## What is required:
Word for word, restate the lines from the start of the data below through the line containing "plastic: two tones".

• • • • •

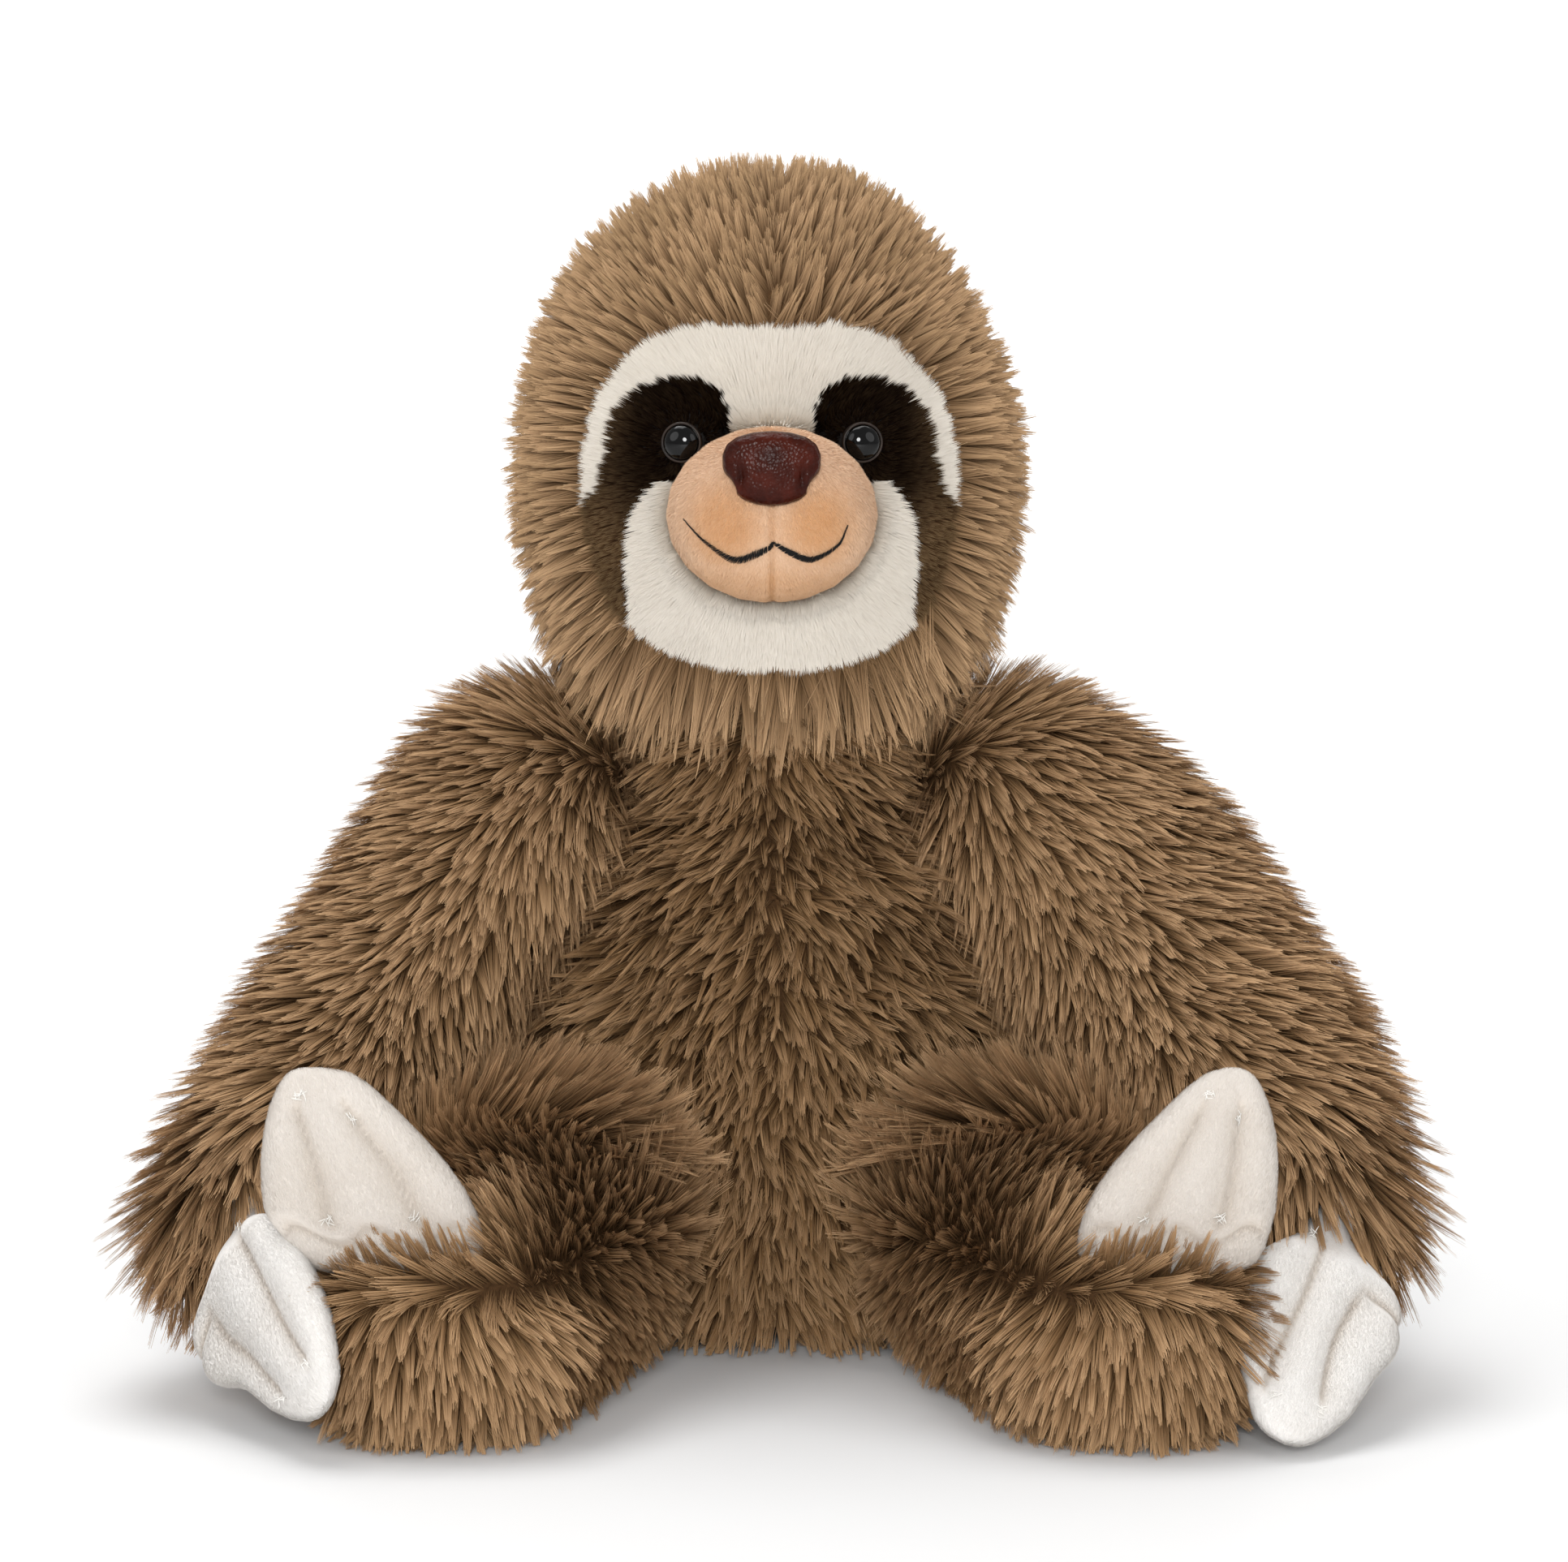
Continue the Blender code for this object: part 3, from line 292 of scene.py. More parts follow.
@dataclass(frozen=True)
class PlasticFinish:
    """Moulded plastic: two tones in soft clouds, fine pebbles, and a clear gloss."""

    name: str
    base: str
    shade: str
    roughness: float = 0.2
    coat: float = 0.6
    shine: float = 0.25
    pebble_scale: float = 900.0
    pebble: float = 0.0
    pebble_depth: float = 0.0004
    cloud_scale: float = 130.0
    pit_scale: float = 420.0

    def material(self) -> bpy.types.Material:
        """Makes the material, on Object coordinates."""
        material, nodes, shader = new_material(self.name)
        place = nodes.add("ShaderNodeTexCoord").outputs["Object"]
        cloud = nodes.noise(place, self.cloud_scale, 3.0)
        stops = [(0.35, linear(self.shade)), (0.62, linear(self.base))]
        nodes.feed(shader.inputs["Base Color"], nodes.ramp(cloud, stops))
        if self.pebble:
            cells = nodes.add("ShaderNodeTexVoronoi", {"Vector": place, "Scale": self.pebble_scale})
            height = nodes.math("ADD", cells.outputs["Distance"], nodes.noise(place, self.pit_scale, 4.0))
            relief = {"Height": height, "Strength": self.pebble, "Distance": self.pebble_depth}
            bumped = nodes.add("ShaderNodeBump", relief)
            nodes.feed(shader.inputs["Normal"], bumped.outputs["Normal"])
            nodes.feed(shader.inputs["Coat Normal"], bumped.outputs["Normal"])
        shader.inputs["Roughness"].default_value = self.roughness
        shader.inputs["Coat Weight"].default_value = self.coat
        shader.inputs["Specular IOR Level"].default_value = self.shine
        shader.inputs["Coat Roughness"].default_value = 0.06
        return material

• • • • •

## Complete response:
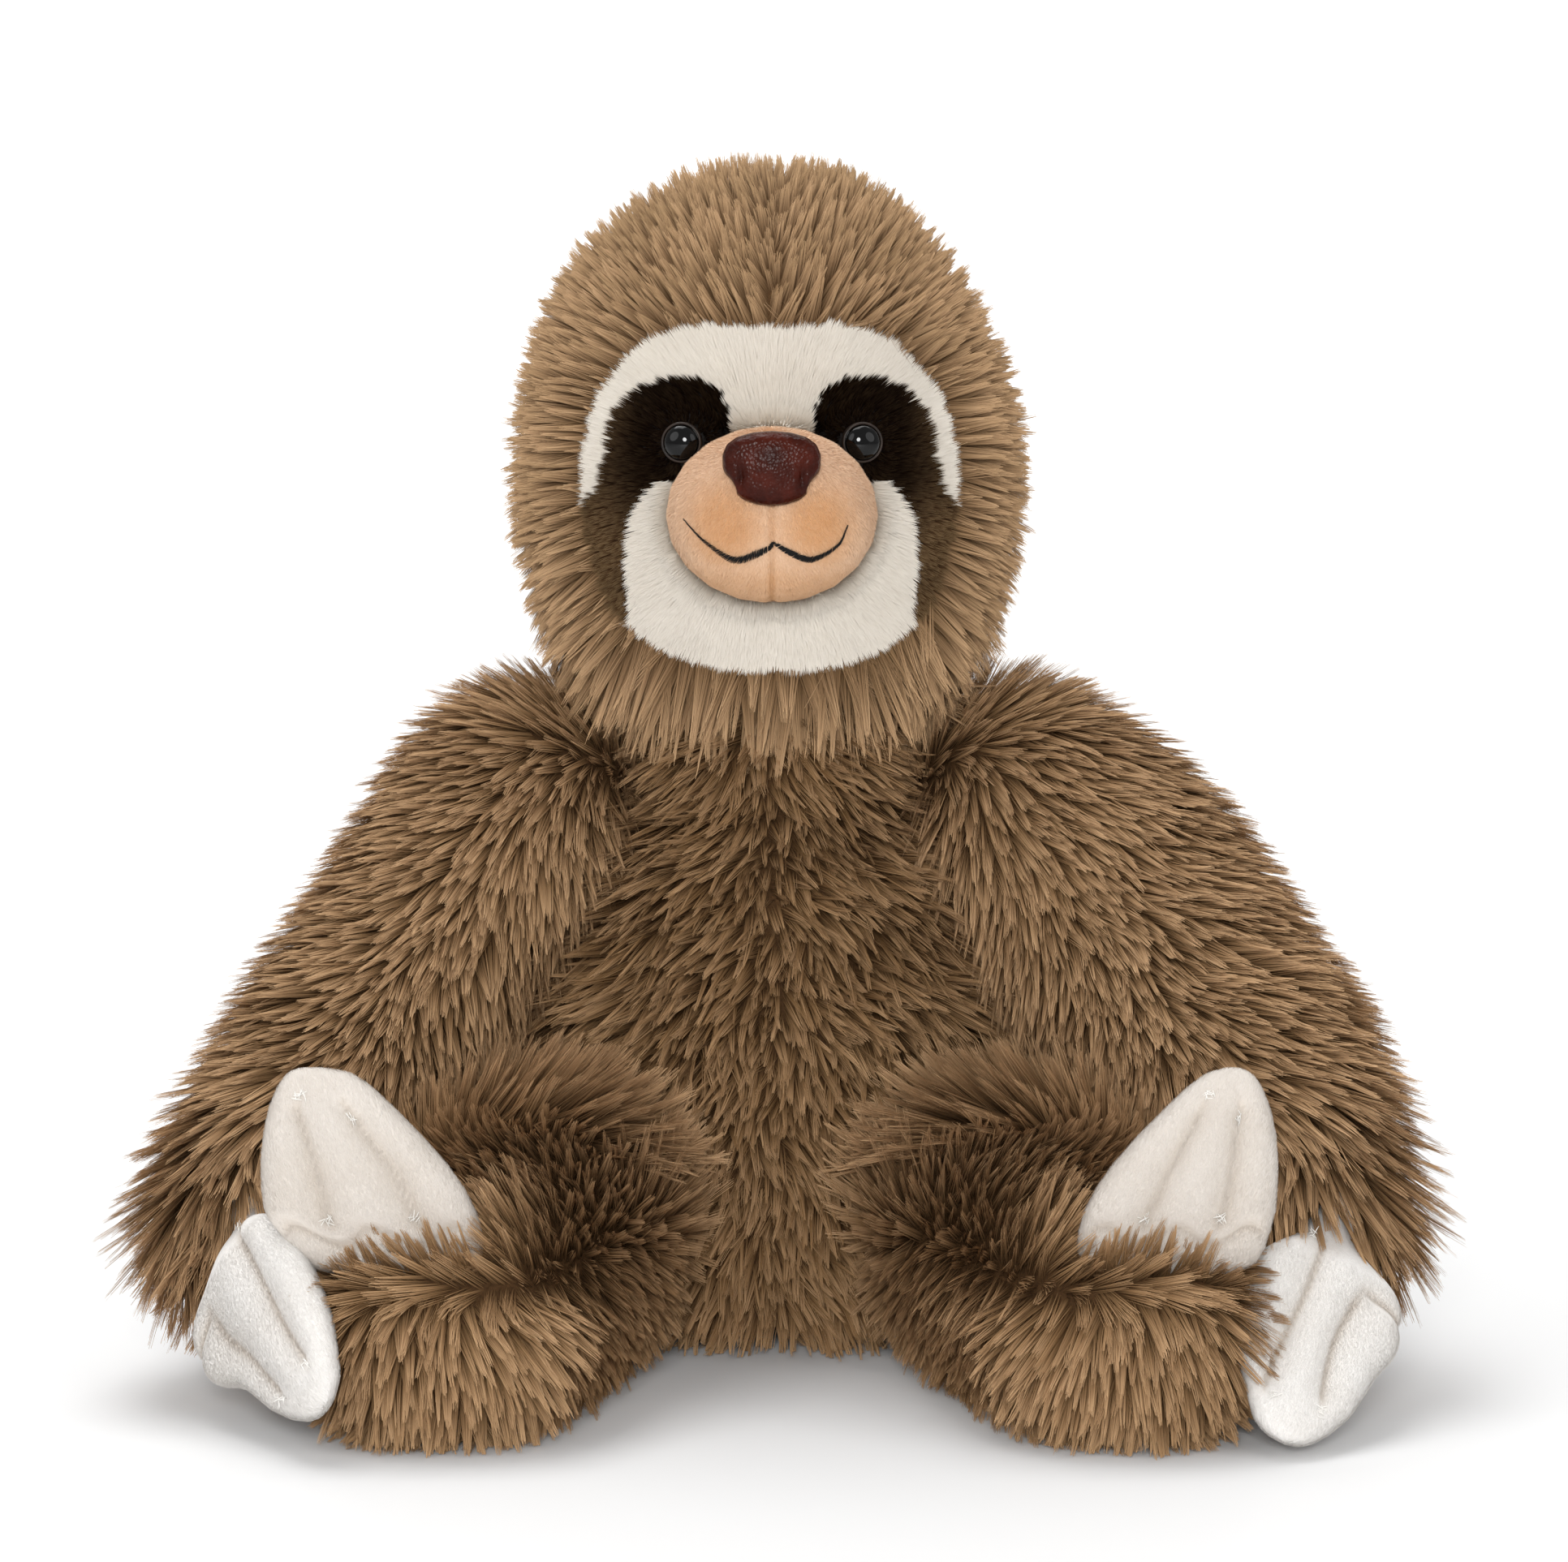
Continue the Blender code for this object: part 3, from line 292 of scene.py. More parts follow.
@dataclass(frozen=True)
class PlasticFinish:
    """Moulded plastic: two tones in soft clouds, fine pebbles, and a clear gloss."""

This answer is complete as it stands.